> [INSTRUCTION] The data must be returned in full and exactly as given.

> [DATA]
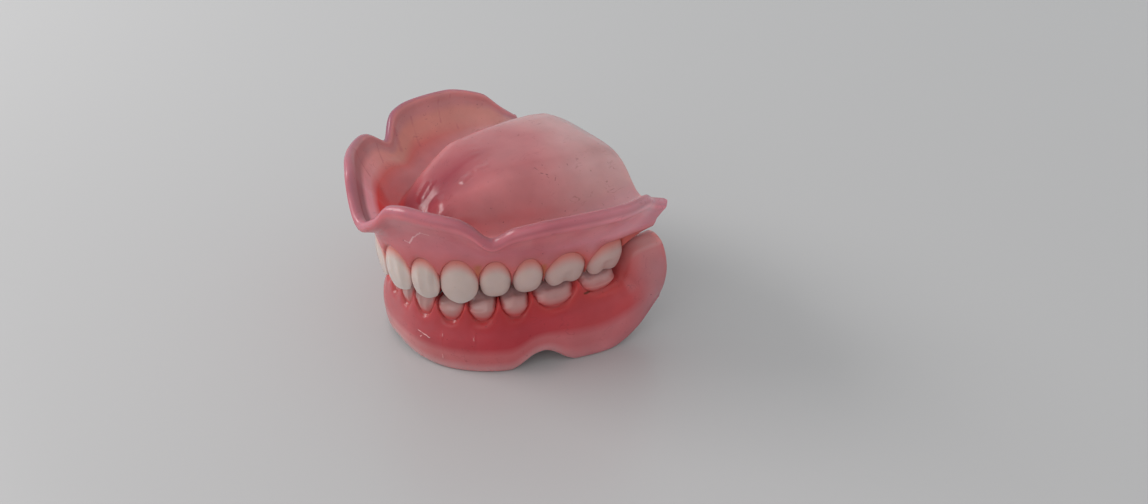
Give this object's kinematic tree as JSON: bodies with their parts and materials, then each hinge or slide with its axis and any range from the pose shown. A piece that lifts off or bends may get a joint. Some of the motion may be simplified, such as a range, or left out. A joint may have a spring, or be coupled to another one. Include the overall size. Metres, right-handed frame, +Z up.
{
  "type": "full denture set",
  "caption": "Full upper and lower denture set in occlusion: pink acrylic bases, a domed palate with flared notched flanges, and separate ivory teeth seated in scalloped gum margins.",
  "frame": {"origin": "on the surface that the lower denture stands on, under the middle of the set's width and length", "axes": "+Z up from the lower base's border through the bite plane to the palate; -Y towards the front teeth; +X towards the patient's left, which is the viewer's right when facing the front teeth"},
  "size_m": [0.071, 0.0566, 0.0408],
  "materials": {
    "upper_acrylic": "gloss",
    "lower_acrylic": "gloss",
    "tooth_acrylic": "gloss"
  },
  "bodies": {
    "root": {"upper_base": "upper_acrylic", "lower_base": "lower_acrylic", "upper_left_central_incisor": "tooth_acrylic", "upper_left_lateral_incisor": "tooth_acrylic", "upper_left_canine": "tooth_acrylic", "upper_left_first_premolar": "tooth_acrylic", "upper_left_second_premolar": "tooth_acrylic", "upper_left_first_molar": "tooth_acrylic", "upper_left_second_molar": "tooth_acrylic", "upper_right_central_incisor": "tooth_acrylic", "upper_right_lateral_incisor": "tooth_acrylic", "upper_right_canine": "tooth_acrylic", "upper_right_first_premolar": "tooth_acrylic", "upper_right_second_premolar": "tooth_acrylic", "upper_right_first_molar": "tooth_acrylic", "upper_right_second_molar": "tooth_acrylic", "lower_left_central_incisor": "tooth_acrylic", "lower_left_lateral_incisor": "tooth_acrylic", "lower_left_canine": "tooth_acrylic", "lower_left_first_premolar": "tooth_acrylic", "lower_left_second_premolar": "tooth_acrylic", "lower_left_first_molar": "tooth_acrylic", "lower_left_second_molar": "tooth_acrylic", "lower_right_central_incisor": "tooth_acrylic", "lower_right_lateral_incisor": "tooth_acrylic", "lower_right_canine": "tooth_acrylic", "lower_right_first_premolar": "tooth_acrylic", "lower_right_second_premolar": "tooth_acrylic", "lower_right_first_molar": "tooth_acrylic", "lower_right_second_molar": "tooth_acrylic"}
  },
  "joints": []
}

> [SOLUTION]
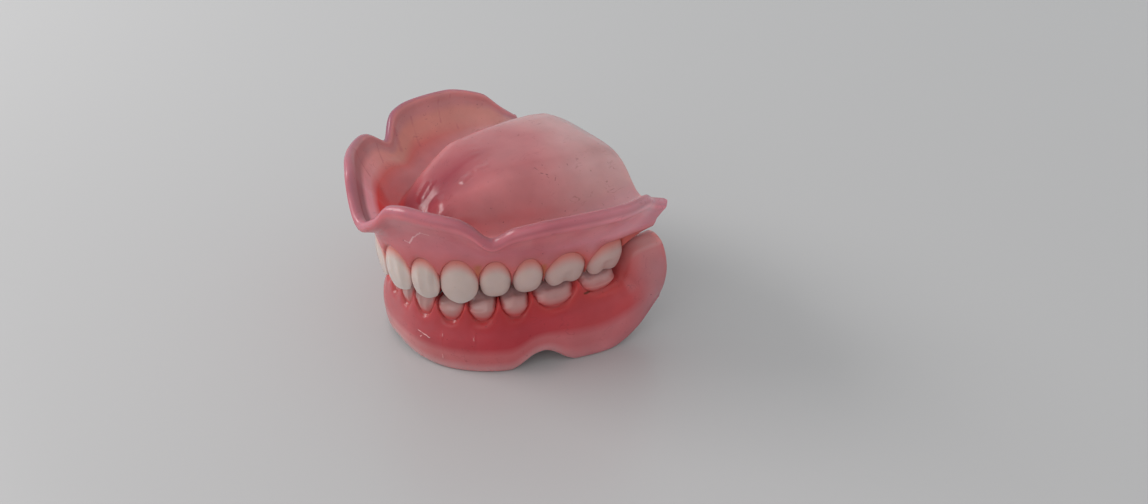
Give this object's kinematic tree as JSON: bodies with their parts and materials, then each hinge or slide with its axis and any range from the pose shown. A piece that lifts off or bends may get a joint. Some of the motion may be simplified, such as a range, or left out. A joint may have a spring, or be coupled to another one. Include the overall size. Metres, right-handed frame, +Z up.
{
  "type": "full denture set",
  "caption": "Full upper and lower denture set in occlusion: pink acrylic bases, a domed palate with flared notched flanges, and separate ivory teeth seated in scalloped gum margins.",
  "frame": {"origin": "on the surface that the lower denture stands on, under the middle of the set's width and length", "axes": "+Z up from the lower base's border through the bite plane to the palate; -Y towards the front teeth; +X towards the patient's left, which is the viewer's right when facing the front teeth"},
  "size_m": [0.071, 0.0566, 0.0408],
  "materials": {
    "upper_acrylic": "gloss",
    "lower_acrylic": "gloss",
    "tooth_acrylic": "gloss"
  },
  "bodies": {
    "root": {"upper_base": "upper_acrylic", "lower_base": "lower_acrylic", "upper_left_central_incisor": "tooth_acrylic", "upper_left_lateral_incisor": "tooth_acrylic", "upper_left_canine": "tooth_acrylic", "upper_left_first_premolar": "tooth_acrylic", "upper_left_second_premolar": "tooth_acrylic", "upper_left_first_molar": "tooth_acrylic", "upper_left_second_molar": "tooth_acrylic", "upper_right_central_incisor": "tooth_acrylic", "upper_right_lateral_incisor": "tooth_acrylic", "upper_right_canine": "tooth_acrylic", "upper_right_first_premolar": "tooth_acrylic", "upper_right_second_premolar": "tooth_acrylic", "upper_right_first_molar": "tooth_acrylic", "upper_right_second_molar": "tooth_acrylic", "lower_left_central_incisor": "tooth_acrylic", "lower_left_lateral_incisor": "tooth_acrylic", "lower_left_canine": "tooth_acrylic", "lower_left_first_premolar": "tooth_acrylic", "lower_left_second_premolar": "tooth_acrylic", "lower_left_first_molar": "tooth_acrylic", "lower_left_second_molar": "tooth_acrylic", "lower_right_central_incisor": "tooth_acrylic", "lower_right_lateral_incisor": "tooth_acrylic", "lower_right_canine": "tooth_acrylic", "lower_right_first_premolar": "tooth_acrylic", "lower_right_second_premolar": "tooth_acrylic", "lower_right_first_molar": "tooth_acrylic", "lower_right_second_molar": "tooth_acrylic"}
  },
  "joints": []
}